Sou dos que pensam que o domínio (industrial e comercial) dos filmes de super-heróis, sustentado por um marketing pouco disponível para a diversidade da produção cinematográfica (a começar pela que provém dos EUA), tem contribuído para o empobrecimento da relação de muitos espectadores (sobretudo os mais jovens) com essa mesma diversidade.
Dizê-lo, não é exactamente uma "tese", antes um reconhecimento quotidiano sustentado por muitos exemplos reveladores (mesmo quando parecem não passar de episódios mais ou menos anedóticos). Exemplo? O esquecimento da trajectória das estrelas da actualidade. Ou seja, e para nos ficarmos por um exemplo rudimentar: quem é Robert Downey Jr.?

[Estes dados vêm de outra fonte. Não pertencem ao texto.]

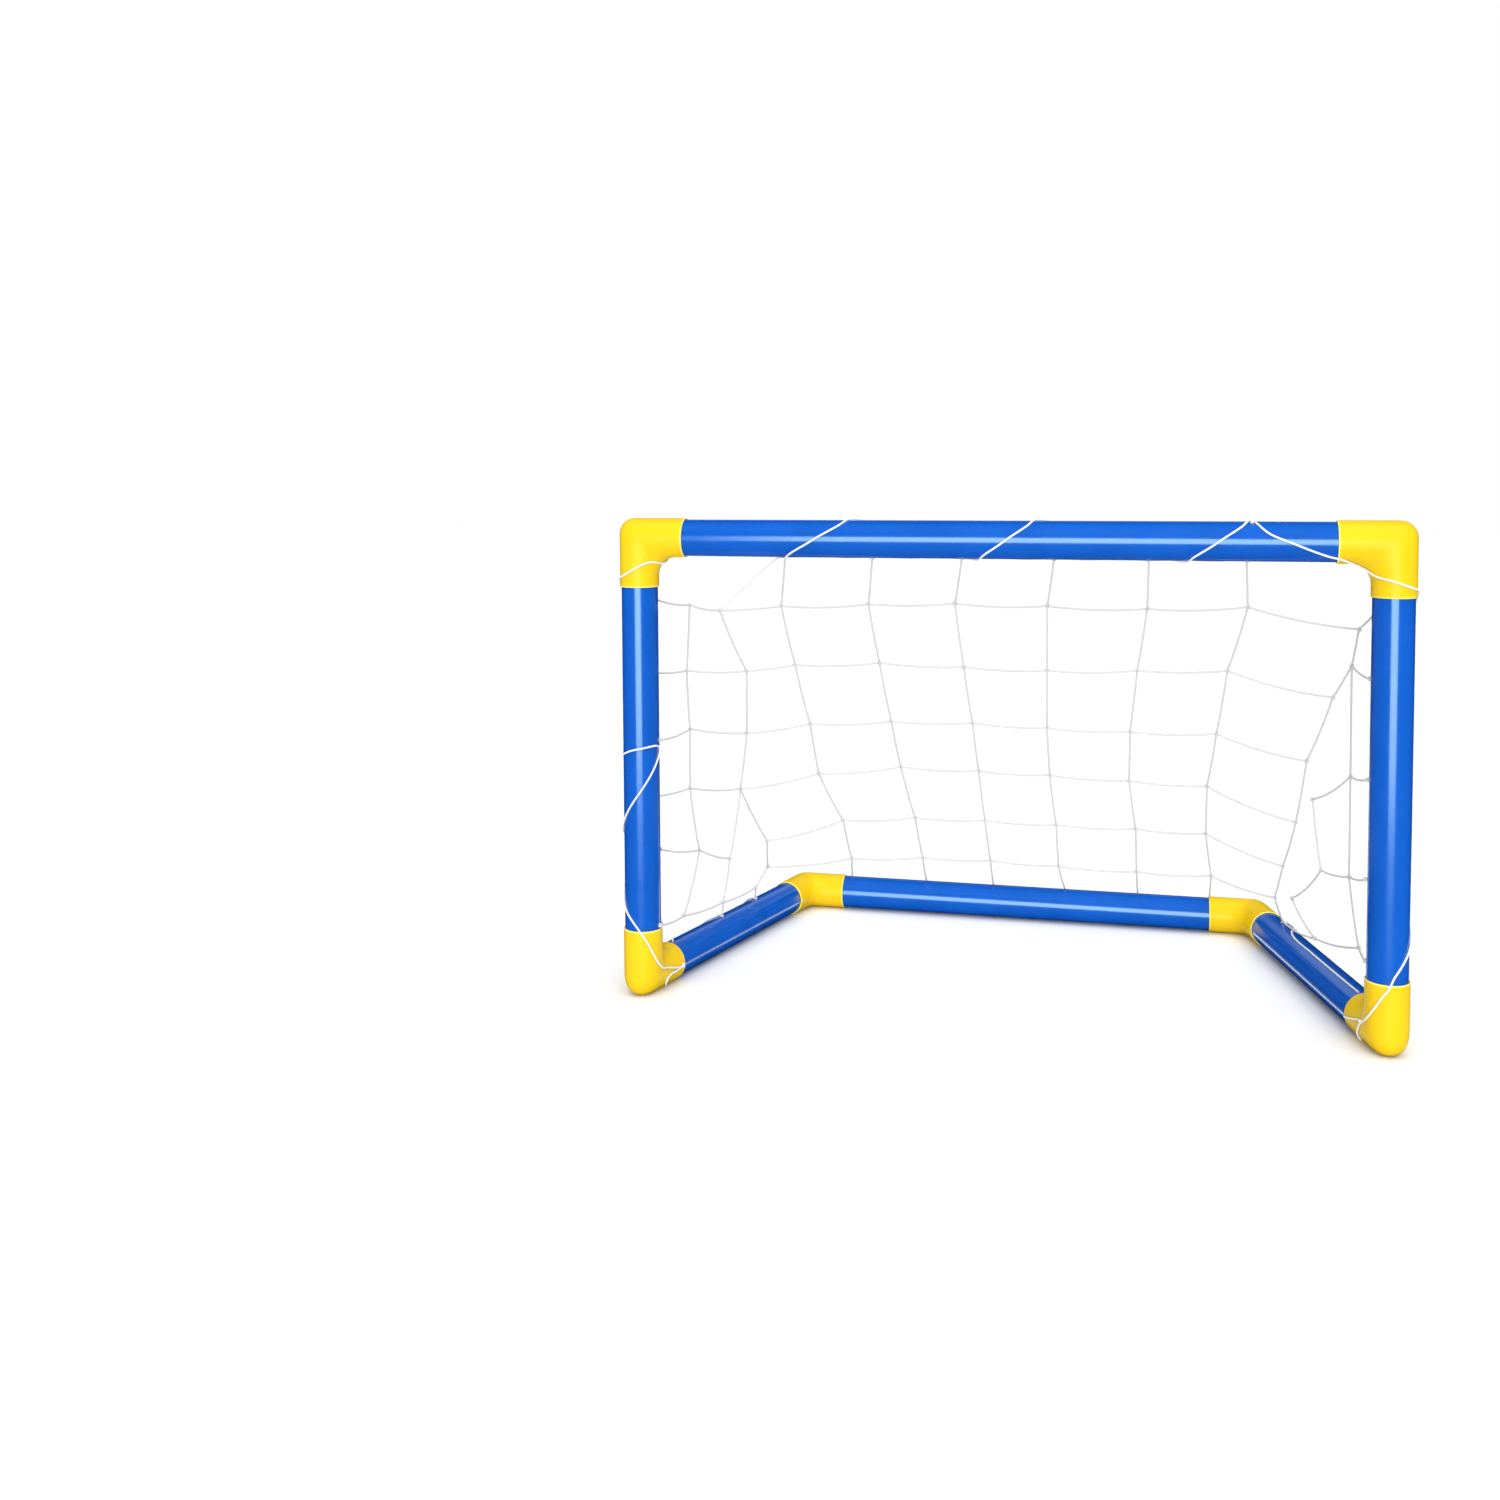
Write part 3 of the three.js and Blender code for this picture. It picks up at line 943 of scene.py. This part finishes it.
def floor_material(name, colour):
    """Matt paper with the faintest cloud in it."""
    n = Nodes(name)
    place = n.add("ShaderNodeTexCoord")
    cloud = n.noise(place.outputs["Object"], 3.0)
    lighter = tuple(min(1, c * 1.01) for c in colour)
    n.put(n.shader, "Base Color", n.ramp(cloud, (0.3, colour), (0.7, lighter)))
    n.shader.inputs["Roughness"].default_value = 0.6
    n.shader.inputs["Specular IOR Level"].default_value = 0.1
    return n.material


def glow_material(name, strength):
    material = bpy.data.materials.new(name)
    material.use_nodes = True
    tree = material.node_tree
    tree.nodes.clear()
    glow = tree.nodes.new("ShaderNodeEmission")
    glow.inputs[0].default_value = (*WHITE, 1)
    glow.inputs[1].default_value = strength
    out = tree.nodes.new("ShaderNodeOutputMaterial")
    tree.links.new(glow.outputs[0], out.inputs[0])
    return material


def stage_mesh(name, points, faces, material):
    """A piece of the stage, from points in metres."""
    obj = make_mesh(name, np.array(points) / MM, faces, material)
    return obj


def softbox(name, place, target, size, radiance, upright=None):
    """A white rectangle of light, as bright all over as the radiance says. upright is its height's
    direction, straight up unless given."""
    data = bpy.data.lights.new(name, "AREA")
    data.shape = "RECTANGLE"
    data.size, data.size_y = size
    data.energy = 4 * radiance * size[0] * size[1]
    light = bpy.data.objects.new(name, data)
    back = (Vector(place) - Vector(target)).normalized()
    height = Vector(UP if upright is None else upright)
    height = (height - back * height.dot(back)).normalized()
    turn = Matrix((height.cross(back), height, back)).transposed().to_4x4()
    light.matrix_world = Matrix.Translation(place) @ turn
    light.visible_camera = False
    bpy.context.collection.objects.link(light)


def soft_sun(name, way, energy, spread):
    """Even light from the side that way points to, spread over so many degrees. Nothing mirrors it."""
    data = bpy.data.lights.new(name, "SUN")
    data.energy = energy
    data.angle = math.radians(spread)
    sun = bpy.data.objects.new(name, data)
    sun.rotation_euler = Vector(way).to_track_quat("Z", "Y").to_euler()
    sun.visible_glossy = False
    bpy.context.collection.objects.link(sun)


FLOOR_HALF = 9.0       # metres
DOME_R = 14.0
DOME_SUNK = 0.4
DOME_AROUND, DOME_UP = 48, 12


def set_floor():
    """Lets light and reflections through, so that lights below its level reach the goal."""
    corners = [(x * FLOOR_HALF, y * FLOOR_HALF, 0) for x, y in ((-1, -1), (1, -1), (1, 1), (-1, 1))]
    floor = stage_mesh("floor", corners, [(0, 1, 2, 3)], floor_material("floor_white", (0.77, 0.77, 0.775)))
    floor.visible_glossy = False
    floor.visible_shadow = False


def set_backdrop():
    """A white dome that only the camera sees."""
    rings = []
    for i in range(DOME_UP):
        height = i / (DOME_UP - 1) * math.pi / 2
        reach, z = DOME_R * math.cos(height), DOME_R * math.sin(height) - DOME_SUNK
        rings += [(reach * math.cos(k / DOME_AROUND * TURN), reach * math.sin(k / DOME_AROUND * TURN), z)
                  for k in range(DOME_AROUND)]
    dome = stage_mesh("backdrop", rings, ring_faces(DOME_UP, DOME_AROUND), glow_material("white_air", 1.0))
    for sight in ("diffuse", "glossy", "transmission", "shadow", "volume_scatter"):
        setattr(dome, "visible_" + sight, False)


def set_world():
    """Faint cool light from all round."""
    world = bpy.data.worlds.new("air")
    bpy.context.scene.world = world
    world.use_nodes = True
    air = world.node_tree.nodes["Background"]
    air.inputs[0].default_value = (0.97, 0.98, 1.0, 1)
    air.inputs[1].default_value = 0.62
    world.cycles_visibility.glossy = False
    world.cycles_visibility.camera = False


def set_lights():
    """The tall soft window ahead of the goal also stands below the floor's level, so that the posts mirror
    it almost down to their feet. The one behind shows along the tops of the lying tubes, and the two low
    strips along the lower edges of the side tubes, as the glow of a white floor does."""
    softbox("key", place=(0.2, -6.3, 0.45), target=(0.0, 0.0, 0.25), size=(4.0, 3.1), radiance=4.2)
    softbox("back", place=(0.0, 7.0, 3.8), target=(0.0, 0.0, 0.0), size=(9.0, 0.8), radiance=0.6)
    for name, tube, way in (("left_strip", left_base, (0.612, 0.687, -0.392)),
                            ("right_strip", right_base, (-0.464, 0.80, -0.381))):
        middle = (tube.start + tube.end) / 2 * MM
        softbox(name, place=middle + 5 * np.array(way), target=middle, size=(0.45, 3.0), radiance=2.0,
                upright=tube.axis)
    soft_sun("overhead", way=(0.14, -0.24, 1.0), energy=2.4, spread=75)
    soft_sun("front_fill", way=(0.3, -1.0, 0.5), energy=1.0, spread=50)


set_floor()
set_backdrop()
set_world()
set_lights()
bpy.context.scene.view_settings.view_transform = "Standard"
bpy.context.scene.view_settings.look = "None"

A resposta mais forte (entenda-se: com mais poder mediático e normativo) está no site IMDb: Robert Downey Jr. é o protagonista de "Homem de Ferro". Aliás, nos destaques da sua biografia, os títulos escolhidos, além dessa produção de 2008, são "Sherlock Holmes" (2009), "Homem de Ferro 3" (2013) e "Vingadores: Endgame" (2019).
É verdade que não posso esconder que a linha de aventuras de super-heróis em que Robert Downey Jr. tem surgido me parece ser um domínio criativo cada vez mais repetitivo e monótono, incapaz de assumir a nobre herança de contar histórias que o classicismo de Hollywood contém. Mas o que está em causa não é um qualquer juízo de valor. É, isso sim, o facto de o historial de tão talentoso actor ser reduzido, não a qualquer apreciação das suas qualidades, mas apenas aos filmes que contabilizam mais milhões de dólares nas bilheteiras… Como se conhecer o cinema fosse um exercício mecânico de contabilidade…
Afinal de contas, entre os espectadores que "confundem" Robert Downey Jr. com a sua carapaça de ferro, quantos sabem que ele começou por se distinguir em "A Última Viagem em Beverly Hills" (1987), de Marek Kanievska, tendo como base o romance "Less than Zero", de Bret Easton Ellis? Ou que a sua notável composição em "Chaplin" (1992), de Richard Attenborough, lhe valeu uma nomeação para o Óscar de melhor actor? Ou que as suas qualidades como cantor estão expressas em "O Detective Cantor" (2003), de Keith Gordon, misto de policial e musical inspirado na série televisiva britânica do genial Dennis Potter? Ou ainda que a sua versatilidade está bem expressa em títulos mas recentes e tão admiráveis como "Boa Noite, e Boa Sorte" (2005), de e com George Clooney, "Fur - Um Retrato Imaginário de Diana Arbus" (2006), contracenando com Nicole Kidman sob a direcção de Steven Sheinberg, ou "Zodiac" (2007), de David Fincher.
O que está em causa não é apenas o fascinante conjunto de singularidades criativas que tais filmes exibem — é sobretudo o seu "apagamento" da memória colectiva, favorecendo uma cultura que tem como única referência de actualidade, não as especificidades dos filmes, mas as campanhas promocionais mais fortes.
Permito-me, por isso, terminar com uma sugestão: a descoberta do documentário "Sr." (2022), de Chris Smith, disponível na Netflix (trailer aqui em baixo). Aí encontramos Robert Downey Jr. em convívio com o pai, Robert Downey Sr., figura marcante da "contra-cultura" americana dos anos 1960/70 — é um filme de emoções invulgares e, à sua maneira, uma singela lição de cinema.